Moldmaking processes in the past have often relied on CMM machines to get the precise dimensions of the mold correct. Coordinate Measuring Machines use a probe for data collection. This probe typically moves through various axes and each point of contact is recorded. The probe will establish a certain amount of contact points with the object, build a sufficient dimensional database, and develop a profile of the surface. When making molds, the ability to define 3D shapes becomes essential. This is why automated measuring is most suited for this role.
For a CMM to define a complex shape in 3D, it is critical for it to be able to take in large amounts of data at one go. This is to enable it to build an accurate picture of the object that is being scanned. This also means that the moldmaker collects the data he or she needs quickly and accurately. This data can then be used in design programs such as CAD or can be stored for future reference.
Traditional CMMs use a process that is known as stitch scanning to collect the data that it needs to define the surface. In this case, the probe makes contact with a part of the surface and then is lifted to reinitiate the contact at another point on the same surface. This process works effectively for surfaces that are fairly even and don’t need multiple data contact points for the CMM to define the surface. When it comes to moldmaking, large amounts of data are needed so continuous analog scanning works better here. The probe is always in contact with the surface and the data stream remains uninterrupted.
New technology is redefining how CMMs scan and collect data. Areas of improvement lie primarily in three areas namely the CMM controllers, data sensors, and software.
Under this category, new technology is making it possible for controllers to control the probe more autonomously and react to unexpected features on the surface.
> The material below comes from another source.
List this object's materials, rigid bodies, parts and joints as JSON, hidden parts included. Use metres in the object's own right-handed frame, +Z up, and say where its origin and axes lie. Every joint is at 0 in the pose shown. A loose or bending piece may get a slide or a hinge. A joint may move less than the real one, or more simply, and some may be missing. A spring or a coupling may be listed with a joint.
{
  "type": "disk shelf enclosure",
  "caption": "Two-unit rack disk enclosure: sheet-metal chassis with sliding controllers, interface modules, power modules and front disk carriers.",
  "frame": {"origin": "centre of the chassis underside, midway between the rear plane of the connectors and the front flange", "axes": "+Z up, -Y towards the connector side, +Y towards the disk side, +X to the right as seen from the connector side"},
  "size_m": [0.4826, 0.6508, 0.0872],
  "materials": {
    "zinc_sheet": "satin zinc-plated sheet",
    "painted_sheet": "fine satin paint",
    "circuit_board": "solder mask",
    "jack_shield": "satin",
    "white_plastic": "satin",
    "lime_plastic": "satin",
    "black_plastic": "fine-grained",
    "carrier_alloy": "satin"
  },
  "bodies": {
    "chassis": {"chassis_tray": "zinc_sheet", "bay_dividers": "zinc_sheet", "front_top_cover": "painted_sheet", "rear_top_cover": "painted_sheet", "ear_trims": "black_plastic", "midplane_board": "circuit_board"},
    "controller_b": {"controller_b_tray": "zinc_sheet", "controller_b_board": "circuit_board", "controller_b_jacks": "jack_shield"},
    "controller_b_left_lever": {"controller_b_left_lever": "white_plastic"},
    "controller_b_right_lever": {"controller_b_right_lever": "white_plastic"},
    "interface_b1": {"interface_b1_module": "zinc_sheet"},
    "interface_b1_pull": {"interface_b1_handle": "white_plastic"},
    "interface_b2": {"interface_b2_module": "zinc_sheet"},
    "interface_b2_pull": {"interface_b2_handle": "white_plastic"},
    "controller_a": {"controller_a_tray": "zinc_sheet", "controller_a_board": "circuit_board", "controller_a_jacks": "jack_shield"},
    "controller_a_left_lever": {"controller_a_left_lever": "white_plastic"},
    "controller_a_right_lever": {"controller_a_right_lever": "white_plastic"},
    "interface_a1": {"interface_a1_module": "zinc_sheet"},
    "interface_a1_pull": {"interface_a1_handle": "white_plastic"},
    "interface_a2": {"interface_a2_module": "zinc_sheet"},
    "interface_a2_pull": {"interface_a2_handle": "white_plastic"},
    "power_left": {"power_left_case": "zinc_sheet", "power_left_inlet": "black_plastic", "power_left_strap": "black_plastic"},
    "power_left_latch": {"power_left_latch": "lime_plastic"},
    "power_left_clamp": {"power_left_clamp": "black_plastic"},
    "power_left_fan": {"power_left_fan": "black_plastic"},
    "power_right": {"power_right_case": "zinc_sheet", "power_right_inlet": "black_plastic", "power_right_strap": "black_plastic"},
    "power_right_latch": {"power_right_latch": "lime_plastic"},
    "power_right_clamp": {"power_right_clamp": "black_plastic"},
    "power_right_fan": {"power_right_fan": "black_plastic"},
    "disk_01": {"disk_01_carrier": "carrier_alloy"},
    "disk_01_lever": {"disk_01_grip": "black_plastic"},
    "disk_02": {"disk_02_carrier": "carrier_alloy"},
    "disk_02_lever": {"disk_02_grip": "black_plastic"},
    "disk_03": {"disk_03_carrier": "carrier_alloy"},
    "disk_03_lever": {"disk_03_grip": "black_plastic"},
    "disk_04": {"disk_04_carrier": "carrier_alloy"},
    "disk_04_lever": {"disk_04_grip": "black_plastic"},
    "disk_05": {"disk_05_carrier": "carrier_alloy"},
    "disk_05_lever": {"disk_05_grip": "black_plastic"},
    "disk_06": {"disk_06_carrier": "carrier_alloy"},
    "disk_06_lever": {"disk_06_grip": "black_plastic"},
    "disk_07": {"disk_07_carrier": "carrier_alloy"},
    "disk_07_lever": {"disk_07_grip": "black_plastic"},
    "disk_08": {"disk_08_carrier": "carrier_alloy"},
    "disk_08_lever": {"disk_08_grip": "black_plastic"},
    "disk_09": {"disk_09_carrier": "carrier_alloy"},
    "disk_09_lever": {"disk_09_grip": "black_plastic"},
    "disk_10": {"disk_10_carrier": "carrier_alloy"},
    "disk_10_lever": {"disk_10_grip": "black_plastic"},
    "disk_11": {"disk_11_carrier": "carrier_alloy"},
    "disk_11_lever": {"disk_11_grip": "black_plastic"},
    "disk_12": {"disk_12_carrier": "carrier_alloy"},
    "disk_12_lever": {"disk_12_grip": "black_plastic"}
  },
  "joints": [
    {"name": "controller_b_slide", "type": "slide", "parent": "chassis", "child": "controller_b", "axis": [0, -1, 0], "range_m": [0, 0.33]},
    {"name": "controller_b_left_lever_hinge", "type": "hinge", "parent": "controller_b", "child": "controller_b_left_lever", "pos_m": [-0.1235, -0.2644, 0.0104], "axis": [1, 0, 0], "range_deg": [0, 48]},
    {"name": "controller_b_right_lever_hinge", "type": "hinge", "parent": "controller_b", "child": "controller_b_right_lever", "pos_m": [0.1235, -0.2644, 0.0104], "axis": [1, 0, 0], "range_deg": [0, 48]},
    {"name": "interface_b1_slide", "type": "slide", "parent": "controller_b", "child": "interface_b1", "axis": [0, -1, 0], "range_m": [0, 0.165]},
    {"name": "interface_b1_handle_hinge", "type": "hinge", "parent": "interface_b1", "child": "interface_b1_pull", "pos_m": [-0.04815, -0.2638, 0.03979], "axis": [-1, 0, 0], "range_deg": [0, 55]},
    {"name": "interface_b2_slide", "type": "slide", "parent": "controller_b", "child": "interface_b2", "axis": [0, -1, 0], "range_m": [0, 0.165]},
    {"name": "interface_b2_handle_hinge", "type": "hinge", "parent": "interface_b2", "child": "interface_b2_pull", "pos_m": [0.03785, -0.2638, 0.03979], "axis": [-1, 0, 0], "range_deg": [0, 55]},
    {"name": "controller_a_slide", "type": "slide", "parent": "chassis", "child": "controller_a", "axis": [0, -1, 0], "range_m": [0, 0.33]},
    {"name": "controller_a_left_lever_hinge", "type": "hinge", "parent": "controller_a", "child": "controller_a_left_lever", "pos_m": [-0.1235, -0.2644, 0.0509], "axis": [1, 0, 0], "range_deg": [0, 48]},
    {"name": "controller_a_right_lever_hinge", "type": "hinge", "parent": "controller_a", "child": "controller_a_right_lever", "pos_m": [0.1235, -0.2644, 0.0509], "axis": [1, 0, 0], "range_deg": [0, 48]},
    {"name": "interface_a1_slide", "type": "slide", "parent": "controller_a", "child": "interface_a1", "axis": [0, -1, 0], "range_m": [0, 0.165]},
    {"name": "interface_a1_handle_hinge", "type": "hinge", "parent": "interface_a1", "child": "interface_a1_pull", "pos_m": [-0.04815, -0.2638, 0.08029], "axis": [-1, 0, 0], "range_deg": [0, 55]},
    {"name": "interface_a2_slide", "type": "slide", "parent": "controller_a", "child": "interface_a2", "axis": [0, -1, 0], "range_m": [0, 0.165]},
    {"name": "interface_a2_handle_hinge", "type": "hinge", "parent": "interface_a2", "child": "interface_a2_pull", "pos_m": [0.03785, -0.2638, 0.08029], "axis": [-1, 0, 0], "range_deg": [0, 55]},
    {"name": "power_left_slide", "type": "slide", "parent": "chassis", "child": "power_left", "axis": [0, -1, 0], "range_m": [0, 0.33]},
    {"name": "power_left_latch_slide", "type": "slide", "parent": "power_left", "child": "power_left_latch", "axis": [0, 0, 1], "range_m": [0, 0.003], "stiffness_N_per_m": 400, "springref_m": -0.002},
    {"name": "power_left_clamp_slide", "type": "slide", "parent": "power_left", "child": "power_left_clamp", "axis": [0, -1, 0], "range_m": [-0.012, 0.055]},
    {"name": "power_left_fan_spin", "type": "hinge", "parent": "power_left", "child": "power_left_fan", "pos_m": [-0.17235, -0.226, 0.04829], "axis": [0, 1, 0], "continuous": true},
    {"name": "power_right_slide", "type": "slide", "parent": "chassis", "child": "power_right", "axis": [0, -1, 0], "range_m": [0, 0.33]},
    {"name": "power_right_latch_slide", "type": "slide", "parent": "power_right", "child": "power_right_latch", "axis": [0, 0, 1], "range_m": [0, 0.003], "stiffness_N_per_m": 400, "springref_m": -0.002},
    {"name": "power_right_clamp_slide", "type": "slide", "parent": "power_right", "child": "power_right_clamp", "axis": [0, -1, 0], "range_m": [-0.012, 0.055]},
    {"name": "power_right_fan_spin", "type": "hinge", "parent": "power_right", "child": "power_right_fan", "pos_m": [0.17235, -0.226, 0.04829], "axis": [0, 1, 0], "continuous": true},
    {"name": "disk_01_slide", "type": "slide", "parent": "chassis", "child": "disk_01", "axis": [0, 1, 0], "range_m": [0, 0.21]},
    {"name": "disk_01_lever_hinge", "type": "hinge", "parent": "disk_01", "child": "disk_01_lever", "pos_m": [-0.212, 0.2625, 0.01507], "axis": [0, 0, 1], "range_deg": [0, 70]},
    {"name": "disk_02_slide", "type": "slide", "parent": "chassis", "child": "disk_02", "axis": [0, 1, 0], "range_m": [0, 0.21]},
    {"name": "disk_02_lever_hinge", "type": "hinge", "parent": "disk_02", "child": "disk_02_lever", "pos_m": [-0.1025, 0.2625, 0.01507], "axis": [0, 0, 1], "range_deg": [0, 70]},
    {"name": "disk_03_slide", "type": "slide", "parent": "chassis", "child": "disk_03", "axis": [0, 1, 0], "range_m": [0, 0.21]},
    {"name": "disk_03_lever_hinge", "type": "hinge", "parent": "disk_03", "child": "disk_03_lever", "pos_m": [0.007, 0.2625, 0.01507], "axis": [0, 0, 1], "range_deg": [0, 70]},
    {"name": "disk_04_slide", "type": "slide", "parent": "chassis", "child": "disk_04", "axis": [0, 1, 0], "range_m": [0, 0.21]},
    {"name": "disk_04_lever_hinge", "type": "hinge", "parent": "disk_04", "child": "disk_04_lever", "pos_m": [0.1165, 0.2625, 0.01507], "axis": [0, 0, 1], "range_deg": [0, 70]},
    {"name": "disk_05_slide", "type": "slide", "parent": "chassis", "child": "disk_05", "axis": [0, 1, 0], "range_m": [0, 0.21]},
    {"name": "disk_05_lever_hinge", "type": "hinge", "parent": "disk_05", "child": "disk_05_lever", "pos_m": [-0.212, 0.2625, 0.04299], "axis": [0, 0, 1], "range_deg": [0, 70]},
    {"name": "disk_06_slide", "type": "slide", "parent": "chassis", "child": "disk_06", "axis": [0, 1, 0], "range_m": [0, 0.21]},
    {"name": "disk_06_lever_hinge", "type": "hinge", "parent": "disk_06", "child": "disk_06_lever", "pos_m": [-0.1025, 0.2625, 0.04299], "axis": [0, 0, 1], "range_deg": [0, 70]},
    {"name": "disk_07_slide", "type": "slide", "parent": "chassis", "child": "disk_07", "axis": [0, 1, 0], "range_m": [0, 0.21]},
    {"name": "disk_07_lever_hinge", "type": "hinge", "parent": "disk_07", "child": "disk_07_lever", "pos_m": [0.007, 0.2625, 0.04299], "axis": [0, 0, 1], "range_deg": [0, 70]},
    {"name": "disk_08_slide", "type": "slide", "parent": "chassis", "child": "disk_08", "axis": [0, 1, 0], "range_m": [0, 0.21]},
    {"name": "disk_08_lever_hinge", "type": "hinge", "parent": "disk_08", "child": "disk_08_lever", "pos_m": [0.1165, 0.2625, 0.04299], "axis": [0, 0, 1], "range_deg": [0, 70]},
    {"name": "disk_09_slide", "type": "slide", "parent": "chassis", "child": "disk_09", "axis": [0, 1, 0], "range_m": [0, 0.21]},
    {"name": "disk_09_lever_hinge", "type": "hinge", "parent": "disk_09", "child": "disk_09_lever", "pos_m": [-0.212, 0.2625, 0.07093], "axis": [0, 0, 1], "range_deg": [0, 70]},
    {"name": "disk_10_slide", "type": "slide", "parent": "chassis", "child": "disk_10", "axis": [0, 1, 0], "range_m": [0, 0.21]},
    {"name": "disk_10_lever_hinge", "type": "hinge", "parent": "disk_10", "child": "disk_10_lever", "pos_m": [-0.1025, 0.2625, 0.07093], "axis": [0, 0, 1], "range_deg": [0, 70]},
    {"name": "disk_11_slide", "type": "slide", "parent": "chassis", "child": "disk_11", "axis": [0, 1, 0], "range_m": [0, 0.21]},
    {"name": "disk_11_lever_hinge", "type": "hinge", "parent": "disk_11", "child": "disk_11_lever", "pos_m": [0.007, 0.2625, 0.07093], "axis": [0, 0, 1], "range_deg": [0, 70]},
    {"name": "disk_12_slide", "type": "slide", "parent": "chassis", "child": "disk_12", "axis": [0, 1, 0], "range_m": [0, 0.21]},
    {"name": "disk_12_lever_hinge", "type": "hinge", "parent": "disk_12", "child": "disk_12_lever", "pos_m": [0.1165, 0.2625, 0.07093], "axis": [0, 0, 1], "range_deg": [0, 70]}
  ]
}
Modern controllers are able to change the direction of the probe and reformulate their calculations to incorporate new features that are encountered along the way. Controllers are also moving in the direction of greater autonomy. This means that machine operators can start the scanning process, and the controller will execute the scan without requiring any further input from the machine operator.
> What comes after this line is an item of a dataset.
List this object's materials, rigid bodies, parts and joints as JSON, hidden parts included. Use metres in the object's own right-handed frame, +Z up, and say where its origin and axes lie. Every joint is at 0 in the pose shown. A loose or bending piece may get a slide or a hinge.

CMMs are shifting away from contact sensors to non-contact sensors. This is driving significant improvement in scanning speed, as well as allowing the device to be used on materials that may otherwise be damaged by a contact probe. Other improvements in sensor technology include the rise of CMMs with multi-sensor capabilities. This creates room for more flexibility as the CMM can perform both tactile scanning and precision single-point scanning.
This focuses on how information collected by the new CMM machines is processed. Advances in software have seen user-friendly interfaces with commands in English rather than complex programming languages. This makes it possible for operators with no knowledge of coding to analyze data quickly and easily. Modern CMM software also allows for greater precision. A good example is a point-smoothing function that enables the machine to distinguish between surface features and other aberrations such as dirt and scratches. Machine operators can also define the limits of the search and mark features that do not require scanning (such as holes) so the machine avoids scanning them.